Francisco cita mais uma vez a sua famosa afirmação na encíclica A Alegria do Evangelho, (EG) nº 235: «O todo é maior que as partes, e é mais que a simples soma delas». Mais: «A mera soma dos interesses individuais não consegue gerar um mundo melhor para toda a humanidade». Todos Irmãos (FT) 105.

O exercício da cultura do encontro no respeito mútuo por todas as diferenças é o passo fundamental para se alcançar qualquer transformação que: «ajude a dar vida a uma nova mentalidade cultural e, por consequência, económica, política e social». Porque: «não será possível empenhar-se em grandes coisas só com uma perspectiva teórica ou individual, sem um espírito que nos anime, sem algumas motivações interiores que dêem sentido, sem uma pertença e um enraizamento que dêem fôlego à acção pessoal e comunitária». Lodato Si (LS), 216.

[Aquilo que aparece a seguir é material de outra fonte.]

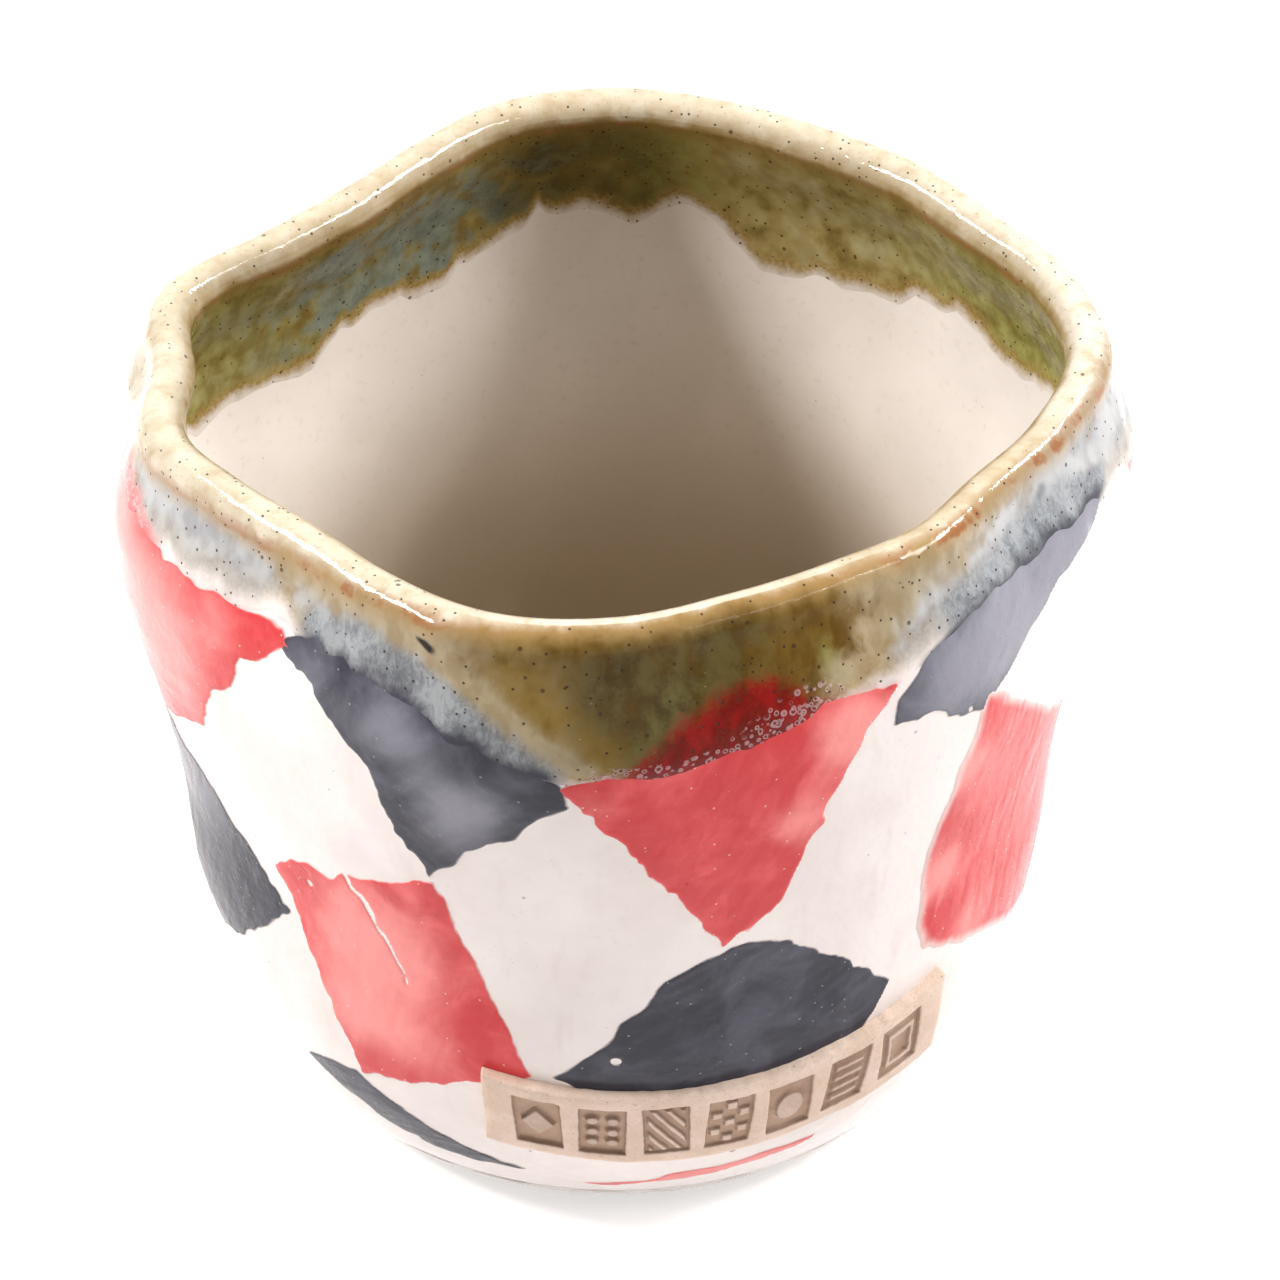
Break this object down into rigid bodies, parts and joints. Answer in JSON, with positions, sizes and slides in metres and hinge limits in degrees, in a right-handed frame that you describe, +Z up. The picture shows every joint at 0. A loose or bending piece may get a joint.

Se trabalharmos com base na verdadeira cultura do encontro, chegaremos à conclusão de que: «o futuro é um tempo especial em que estamos chamados a reconhecer a urgência e a beleza do desafio que se nos coloca». Um tempo que nos recorda que: «não estamos condenados a modelos económicos que concentrem o seu interesse imediato nos lucros como unidade de medida e na descoberta de políticas públicas semelhantes que ignoram o próprio custo humano, social e ambiental».

Na nota correspondente, extraída do discurso ao «Seminário sobre novas formas de fraternidade solidária, de inclusão, integração e inovação», acrescenta que tais modelos económicos: «favorecem a evasão fiscal, a falta de respeito pelos direitos dos trabalhadores, juntamente com a possibilidade de corrupção por parte de algumas das maiores empresas do mundo, que, não raro, estão em sintonia com o sector político governante». Tudo isto: «como se pudéssemos contar com uma disponibilidade absoluta, ilimitada ou neutra dos recursos. Não, não estamos obrigados a continuar a admitir e tolerar, no silêncio dos nossos comportamentos, ‘que alguns se sintam mais humanos que os outros, como se tivessem nascido com melhores direitos ou privilégios de desfrute garantido de determinados bens ou serviços essenciais’». (LS, 50).

Na nota 13, corrobora: «Embora todos sejamos dotados da mesma dignidade, nem todos partem da mesma posição e com as mesmas possibilidades quando se considera a ordem social. E isto obriga-nos a pensar em caminhos em que a liberdade e a igualdade não sejam um dado meramente nominal, que se presta a favorecer a injustiça. Por isso nos fará bem que nos questionemos: «que coisa acontece sem a fraternidade conscientemente cultivada, sem uma vontade política de fraternidade, traduzida numa educação para a fraternidade, para o diálogo, a descoberta da reciprocidade e do mútuo enriquecimento, como valores?». (FT, 103).

A co-divisão dos bens é o grande milagre que nos sugerem os 6 relatos da assim denominada multiplicação dos pães. Mas milagre ainda maior é que todos incorporemos na mente, na vontade e nas acções do dia a dia esta mentalidade. Sem ela, os sistemas económicos ficam sem a verdadeira alma. Com ela e com a cultura do encontro, é possível ir transformando realmente o nosso mundo.